Rental rates for hotel rooms, as well as prime
residential and office spaces, have skyrocketed, catapulting Yangon to
35th on international ratings agency Mercer’s cost of living for expats
index, released in June 2012.
In April, the Central Bank of
Myanmar finally axed its pegged rate for the national currency and
replaced it with a manage floatation set via daily currency auctions
with private banks. The move saw the much-ridiculed K6-to-the-dollar
exchange rate replaced by a market rate, which was K845 last week. The
floatation is part of a broader plan being implemented with advice
provided by the International Monetary Fund (IMF) to unify the different
exchange rates available in the country, which the fund previously
estimated to number more than 15.
Foreign economists said
Myanmar’s economy cannot realistically grow further until its banking
sector is modernised, and for that to happen the Central Bank needs to
be made independent. Additionally, private banks must boost their loan
and capital portfolios to extend more credit to businesses and farmers.
Dr
Sean Turnell, an associate professor of economics at Australia’s
Macquarie University, said Myanmar’s economy will have grown in 2012 at
slightly higher rate than previous years, with energy, precious
stones, and resource exports the primary drivers. He added that tourism
will also have contributed a significant boost over past years.
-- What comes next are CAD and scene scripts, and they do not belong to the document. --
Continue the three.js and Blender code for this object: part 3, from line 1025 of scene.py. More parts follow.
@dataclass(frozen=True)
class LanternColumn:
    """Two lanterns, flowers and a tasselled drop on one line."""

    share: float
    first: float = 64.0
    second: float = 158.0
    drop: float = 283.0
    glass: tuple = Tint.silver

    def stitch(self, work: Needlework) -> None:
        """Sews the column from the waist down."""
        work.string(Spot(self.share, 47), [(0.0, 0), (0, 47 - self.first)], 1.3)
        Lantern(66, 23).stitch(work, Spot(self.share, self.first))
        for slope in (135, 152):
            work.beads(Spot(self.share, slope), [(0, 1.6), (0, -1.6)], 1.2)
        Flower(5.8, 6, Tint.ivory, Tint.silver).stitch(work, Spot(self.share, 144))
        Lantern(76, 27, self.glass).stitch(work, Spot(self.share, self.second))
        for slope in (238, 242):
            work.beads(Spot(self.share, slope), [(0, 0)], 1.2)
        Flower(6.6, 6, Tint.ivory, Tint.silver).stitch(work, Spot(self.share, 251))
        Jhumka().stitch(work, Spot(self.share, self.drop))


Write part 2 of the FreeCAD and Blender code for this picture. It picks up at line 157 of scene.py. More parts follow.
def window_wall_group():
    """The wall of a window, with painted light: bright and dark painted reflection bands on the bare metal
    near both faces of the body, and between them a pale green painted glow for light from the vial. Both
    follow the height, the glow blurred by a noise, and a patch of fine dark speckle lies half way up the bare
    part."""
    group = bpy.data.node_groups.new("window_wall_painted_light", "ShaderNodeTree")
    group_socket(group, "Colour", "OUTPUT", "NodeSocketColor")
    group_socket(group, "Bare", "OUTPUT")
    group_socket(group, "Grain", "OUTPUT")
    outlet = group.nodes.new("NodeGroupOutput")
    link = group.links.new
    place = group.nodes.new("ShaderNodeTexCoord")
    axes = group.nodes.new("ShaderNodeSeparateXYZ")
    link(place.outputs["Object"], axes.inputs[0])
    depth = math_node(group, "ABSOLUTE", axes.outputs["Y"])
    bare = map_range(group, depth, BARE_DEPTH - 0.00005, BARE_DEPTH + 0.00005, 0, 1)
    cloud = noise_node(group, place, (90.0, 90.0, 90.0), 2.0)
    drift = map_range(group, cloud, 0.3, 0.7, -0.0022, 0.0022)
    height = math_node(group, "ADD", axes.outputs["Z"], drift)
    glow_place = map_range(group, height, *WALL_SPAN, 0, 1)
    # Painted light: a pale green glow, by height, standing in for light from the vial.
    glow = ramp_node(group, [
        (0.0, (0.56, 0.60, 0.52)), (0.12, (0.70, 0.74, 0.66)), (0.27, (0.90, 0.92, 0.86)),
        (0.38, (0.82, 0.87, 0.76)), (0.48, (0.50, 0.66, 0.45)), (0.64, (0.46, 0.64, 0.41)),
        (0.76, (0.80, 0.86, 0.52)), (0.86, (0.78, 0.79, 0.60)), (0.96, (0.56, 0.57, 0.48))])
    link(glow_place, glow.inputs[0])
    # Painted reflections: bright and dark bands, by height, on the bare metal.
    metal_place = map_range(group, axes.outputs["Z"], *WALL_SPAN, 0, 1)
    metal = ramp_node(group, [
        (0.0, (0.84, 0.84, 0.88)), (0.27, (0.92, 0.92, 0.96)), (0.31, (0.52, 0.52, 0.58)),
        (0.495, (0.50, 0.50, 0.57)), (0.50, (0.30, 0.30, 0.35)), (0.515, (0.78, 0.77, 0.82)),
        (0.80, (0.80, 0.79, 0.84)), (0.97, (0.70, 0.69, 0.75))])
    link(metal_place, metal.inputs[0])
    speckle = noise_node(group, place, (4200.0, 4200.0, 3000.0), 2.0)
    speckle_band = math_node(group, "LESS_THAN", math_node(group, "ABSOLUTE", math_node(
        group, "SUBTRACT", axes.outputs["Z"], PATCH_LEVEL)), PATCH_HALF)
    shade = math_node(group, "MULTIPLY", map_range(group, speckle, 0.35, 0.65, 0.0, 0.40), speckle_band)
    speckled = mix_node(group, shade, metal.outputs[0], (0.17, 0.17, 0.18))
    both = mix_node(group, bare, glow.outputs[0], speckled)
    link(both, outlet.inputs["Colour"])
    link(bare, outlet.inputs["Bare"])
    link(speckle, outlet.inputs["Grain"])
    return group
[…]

But Dr Turnell said the effects of the economic reforms will be slight.
“Such reforms are still in their very early stages, and to some
extent are just necessary steps to other reforms that could become the
real drivers of transformational growth,” he said. “But the latter are
not yet in place.”
He added that there are many small measures
that can be taken to deliver quick benefits and swing popular support
behind an economic reform program. These include removing some
restrictions on banks that disallow them from providing capital to
farmers and cultivators; moving quickly to lower prices on SIM cards,
and bring in competition in the telecommunications sector; act to ensure
that all remaining government controls on farmers (especially those
that tell them what, when and how to grow) are removed; publishing a
detailed set of public accounts that includes both revenue and spending
items in order to better ensure transparency and accountability in
public finance; modify the Farmland Bill to give genuine security of
land tenure to farmers; end the system of import licensing that
unnecessarily increases the prices of desired and necessary
imports, encourages cronyism, and keeps the kyat artificially high by
restricting the demand for foreign currencies.
“Of course, there
are more foundational and long-term measures to be enacted to but all of
the above can be put in place straight away, and deliver quick,
positive returns,” he said.
In terms of the government’s
budget allocation, the former regime’s budget was complicated and
difficult to track, he said. It contributed only about 3 percent for
health and 5pc for education until the 2012-13 fiscal year.
In
early November, the amended foreign investment law was enacted, ending
months of wrangling between parliamentarians, the business community,
Myanmar Investment Commission and President U Thein Sein.
Some foreign companies have already entered the market, even though more specific investment rules are yet to be determined.
Myanmar
must encourage investment that brings development and jobs to its
people to catch up with the region after 50 years of mismanagement, said
economist U Khine Htun.
To do so, Myanmar needs to harness its
natural resources and use them to develop new industries beyond the
extractives sector that also bring knowledge and learning to its people.
Modernising
the agriculture sector should be the top priority since it employs so
many people and could be a source of significant foreign exchange
earnings. Improvements would also deliver food security and provide a
reliable foundation for Myanmar to move into processing, light
manufacturing and other sectors, according to Dr Turnell.
“The
situation is different now than it was in the past. However, clearly
aspects of the ‘old Myanmar’ continue to haunt the new, as the problems
with old deals with Chinese state-owned firms amply illustrate,” Dr
Turnell said.
“Likewise, there have as yet been few reforms in
critical areas that impact most upon the lives of normal people. The
lack of improvement in agriculture is especially striking, especially
given that the sector could be lifted mightily simply by lessening state
intervention,” he said.
Ministry of Commerce consultant Dr
Maung Aung said every ministry has been reforming. The Ministry of
Commerce, for example, has been trying to create a level playing field
for traders to halt price fixing, and has also liberalised trade
licensing and cut red tape.
“We can see the government trying to be fair in trade like other nations, which we’ve never seen before,” he said.
However,
the government faces concerted resistance from the people on some
projects, such as Myitsone dam and the Letpadaung copper mine, as well
as an ethnic conflict in Rakhine State and armed conflict in Kachin
State.
“These may be barriers for foreign investment but we need
global trade and investment to help us to escape from being a poor
country,” he said.
Dr Maung Maung Lay, vice president of Union of
Myanmar Federation of Chambers of Commerce and Industry (UMFCCI), said
international attention had centred on Myanmar in 2012.
“Economic
reform will come after political reforms; international businessmen
think of Myanmar as the gateway between China and India, where there is a
very big market,” he said.
“But investors still complain about
the country’s reluctance to liberalise property lending, and poor
transportation and telecom services. We need to upgrade [these sectors],
and not move backwards and away from foreign investment,” he added.